The study was conducted on around 3,60,000 patients aged between six to 18 in Wales and it found that there had been an increase of 28 percent in anti-depressants given out by general practitioners, reports the Independent.
The consumption of these drugs raises fears of the "medicalisation" of unhappiness and the ordinary emotional turmoil experienced by teenagers.
However, the researchers also analyzed the other aspect of it and said it could also be because the stigma attached to mental health problems is falling gradually and the children are now getting the help they required.
Interestingly, while the number of prescriptions per kid, went up, the number of diagnoses of depression fell, which was a sign that doctors were trying to avoid "labelling" young people as mentally ill.
Girls were three times more likely than boys to be given anti-depressants and children from the most deprived areas were twice as likely as those in the least deprived to be given anti-depressants.
The increase in prescribing was most pronounced among older teenagers with the level remaining fairly stable among six to 10-year-olds.
Ann John, the lead researcher said, "The main issue is whether they being prescribed with enough cause. The rise in prescribing may reflect a genuine increase in depression and its symptoms, or increased awareness and better treatment by GPs, or poor access to psychological therapies and specialist care, or even increased help-seeking."
She added, "There's lots of debate about 'are we medicalising unhappiness?'. Some of these feelings are part of the normal human experience, things that are just part of growing up."
Another problem highlighted by the researchers was that doctors were still giving the drug citalopram to treat depression in young people, despite official guidance not to do this.

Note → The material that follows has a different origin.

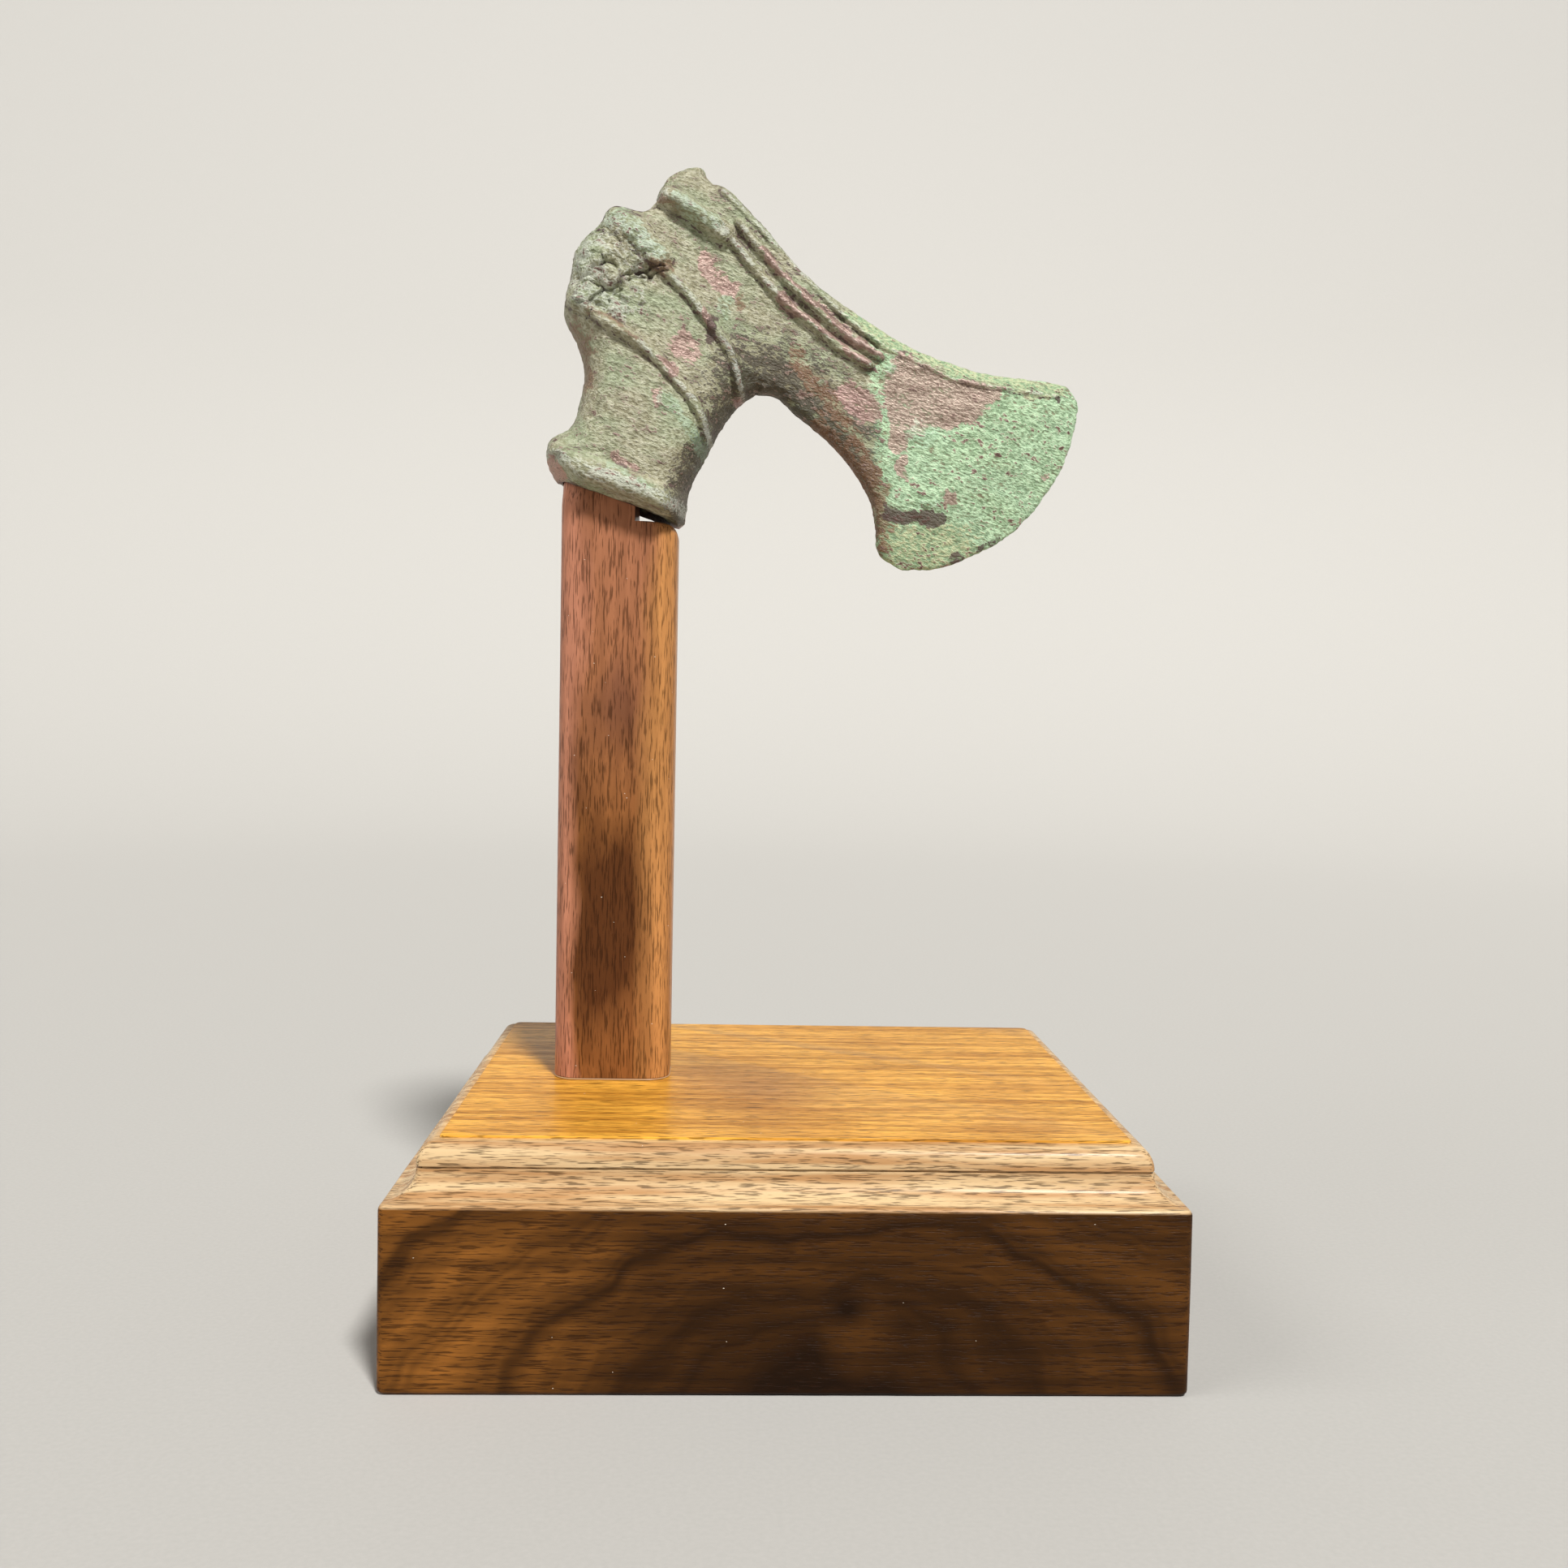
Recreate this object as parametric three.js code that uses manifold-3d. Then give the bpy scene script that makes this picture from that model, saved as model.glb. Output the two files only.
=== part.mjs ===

"Citalopram has a known toxicity in overdose and there were warnings given about it in 2011," she said, adding, "About a third of the prescribing was given to 18-year-olds, all the rest was given to kids ... outside the prescribing guidance." She said that ecent research had showed fluoxetine, sold under the trade name Prozac, was the only drug that had been shown to work with minimal side effects in children.
Citalopram should only be given to children, if cognitive behavioural therapy and other medicines prove to be not effective and the patient should be closely monitored. Asked if it was "dangerous" for children, she said prescribing it in the first instance was "not ideal".
According to the National Institute for Health and Care Excellence (NICE), citalopram's side-effects can include hepatitis, heart palpitations, haemorrhage, aggression, amnesia, euphoria and "paradoxical increased anxiety".
There have even been concerns its use is linked to children taking their own lives.